▸ Goal of the exercise: Reproduce all of the listing below without alteration.

▼

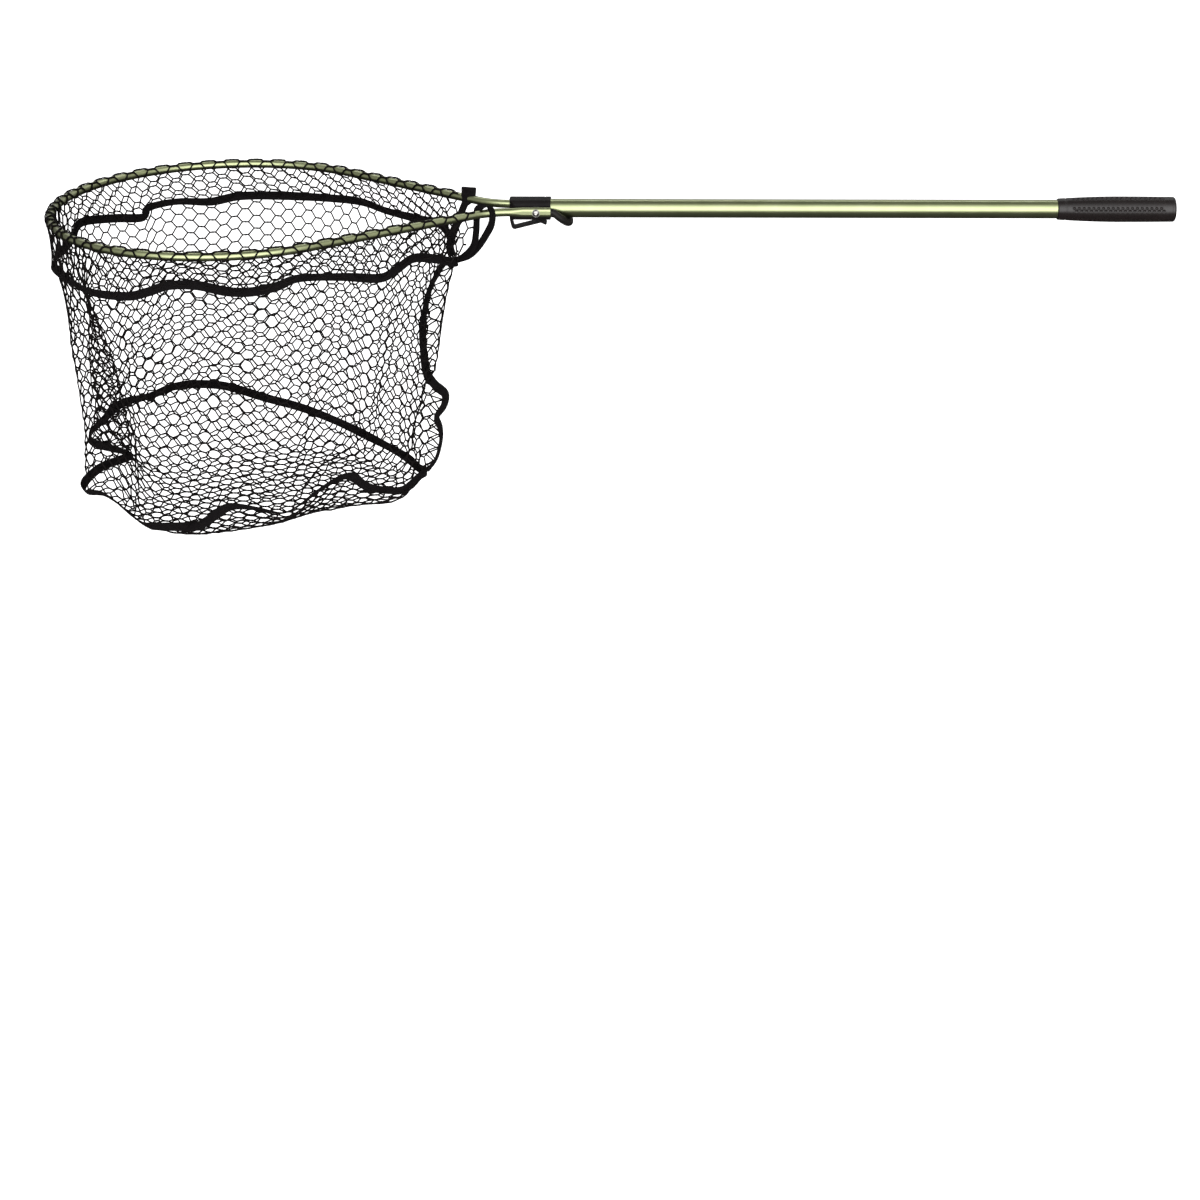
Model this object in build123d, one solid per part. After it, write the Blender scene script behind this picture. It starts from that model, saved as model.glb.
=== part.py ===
from build123d import *
import os
from math import asin, atan2, cos, degrees, hypot, radians, sin, sqrt, tan

# Folding landing net, in millimetres. It is drawn about the pivot bolt, with +X along the handle to
# the grip, the hoop on the -X side and +Z up, and is moved at the end so that the origin is the
# middle of the bow's rod at its apex, where the net hangs from a hook.

# Hoop: one bent tube, round but for its two flattened arms.
HOOP_D = 9.0
HOOP_WALL = 1.0
HOOP_TIP_X = -520.0
HOOP_TIP_R = 186.0
THROAT_R = 60.0
ARM_Y = 16.75
ARM_END_X = 15.5
ARM_FLAT_X = -14.0
ARM_ROUND_X = -28.0
ARM_ACROSS = 7.0
ARM_TALL = 10.5

# Bow: a coated rod plugged into the arm ends and bent down under the handle.
BOW_D = 8.0
BOW_CORE_D = 5.0
BOW_CORE_START_X = 5.0
BOW_BEND_X = 18.0
BOW_SLOPE = 40.0
BOW_BEND_R = 6.0
BOW_CORNER_R = 14.0

# Handle tube, head and grip.
TUBE_D = 20.0
TUBE_WALL = 1.2
TUBE_START_X = 6.0
TUBE_END_X = 672.0
REST_GAP = 0.3
HEAD_FRONT_X = -29.0
HEAD_REAR_X = 15.0
HEAD_ACROSS = 24.6
HEAD_TALL = 22.0
HEAD_CORNER_R = 6.0
HEAD_FRONT_R = 8.0
SPIGOT_END_X = 47.0
GROOVE_X = 8.5
GROOVE_WIDTH = 0.8
GROOVE_DEPTH = 0.4
HEAD_PIN_D = 3.0
HEAD_PIN_X = 12.0
PLUG_LENGTH = 15.0
GRIP_START_X = 555.0
GRIP_END_X = 676.0
GRIP_START_D = 22.8
GRIP_MAX_D = 27.3
GRIP_END_D = 26.6
GRIP_CHAMFER = 1.2
GRIP_BELLY_X = 620.0
CAP_LENGTH = 4.0
CAP_ROUND = 2.6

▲

▸ Finished task:
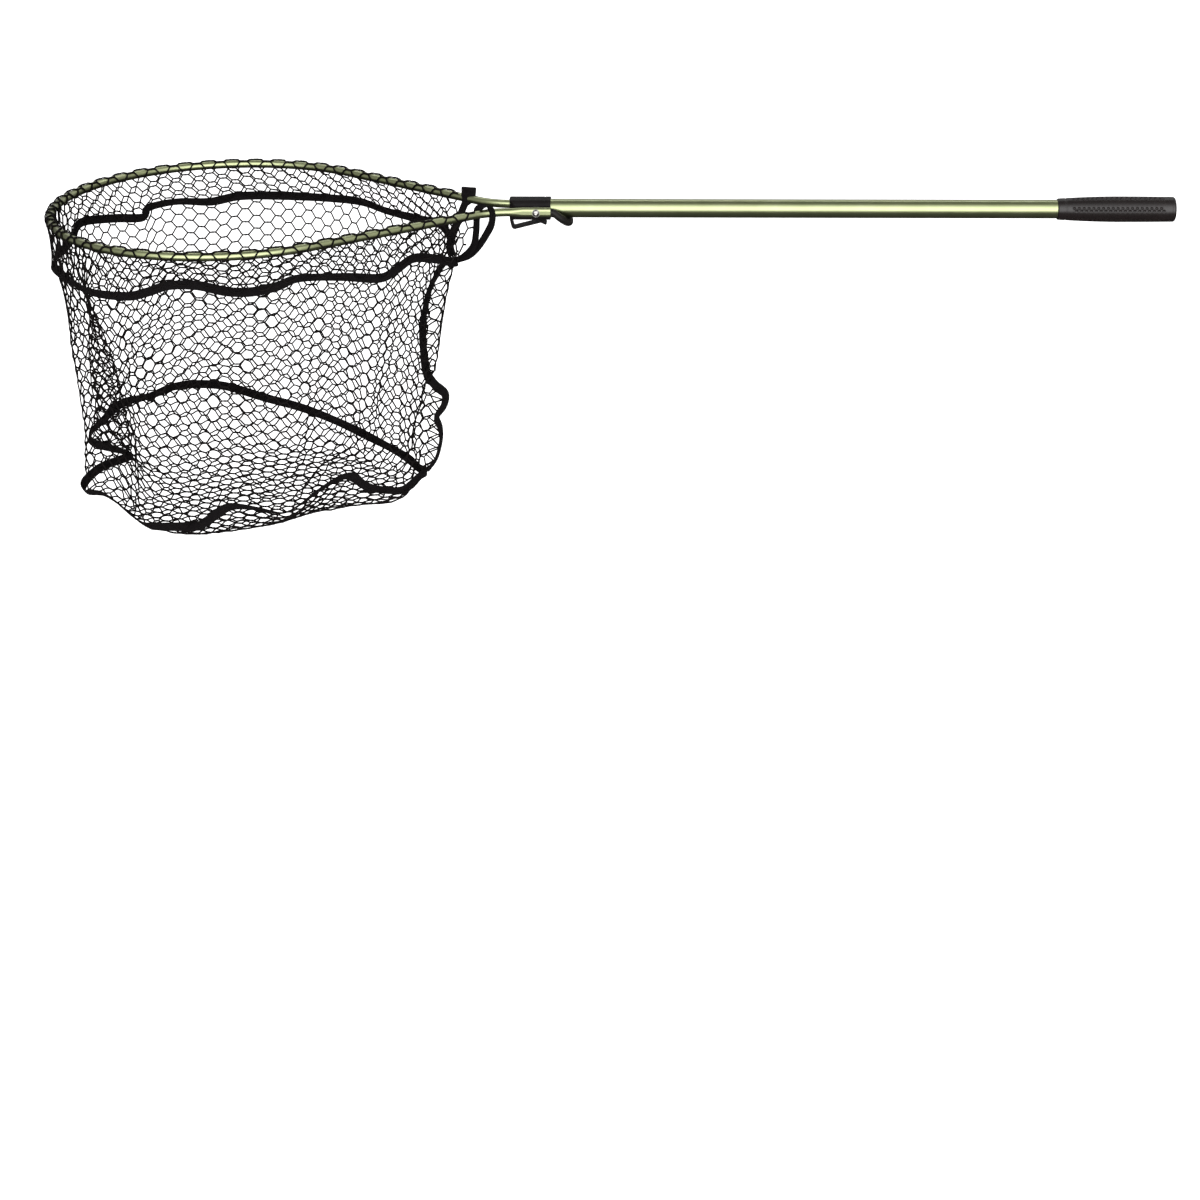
Model this object in build123d, one solid per part. After it, write the Blender scene script behind this picture. It starts from that model, saved as model.glb.
=== part.py ===
from build123d import *
import os
from math import asin, atan2, cos, degrees, hypot, radians, sin, sqrt, tan

# Folding landing net, in millimetres. It is drawn about the pivot bolt, with +X along the handle to
# the grip, the hoop on the -X side and +Z up, and is moved at the end so that the origin is the
# middle of the bow's rod at its apex, where the net hangs from a hook.

# Hoop: one bent tube, round but for its two flattened arms.
HOOP_D = 9.0
HOOP_WALL = 1.0
HOOP_TIP_X = -520.0
HOOP_TIP_R = 186.0
THROAT_R = 60.0
ARM_Y = 16.75
ARM_END_X = 15.5
ARM_FLAT_X = -14.0
ARM_ROUND_X = -28.0
ARM_ACROSS = 7.0
ARM_TALL = 10.5

# Bow: a coated rod plugged into the arm ends and bent down under the handle.
BOW_D = 8.0
BOW_CORE_D = 5.0
BOW_CORE_START_X = 5.0
BOW_BEND_X = 18.0
BOW_SLOPE = 40.0
BOW_BEND_R = 6.0
BOW_CORNER_R = 14.0

# Handle tube, head and grip.
TUBE_D = 20.0
TUBE_WALL = 1.2
TUBE_START_X = 6.0
TUBE_END_X = 672.0
REST_GAP = 0.3
HEAD_FRONT_X = -29.0
HEAD_REAR_X = 15.0
HEAD_ACROSS = 24.6
HEAD_TALL = 22.0
HEAD_CORNER_R = 6.0
HEAD_FRONT_R = 8.0
SPIGOT_END_X = 47.0
GROOVE_X = 8.5
GROOVE_WIDTH = 0.8
GROOVE_DEPTH = 0.4
HEAD_PIN_D = 3.0
HEAD_PIN_X = 12.0
PLUG_LENGTH = 15.0
GRIP_START_X = 555.0
GRIP_END_X = 676.0
GRIP_START_D = 22.8
GRIP_MAX_D = 27.3
GRIP_END_D = 26.6
GRIP_CHAMFER = 1.2
GRIP_BELLY_X = 620.0
CAP_LENGTH = 4.0
CAP_ROUND = 2.6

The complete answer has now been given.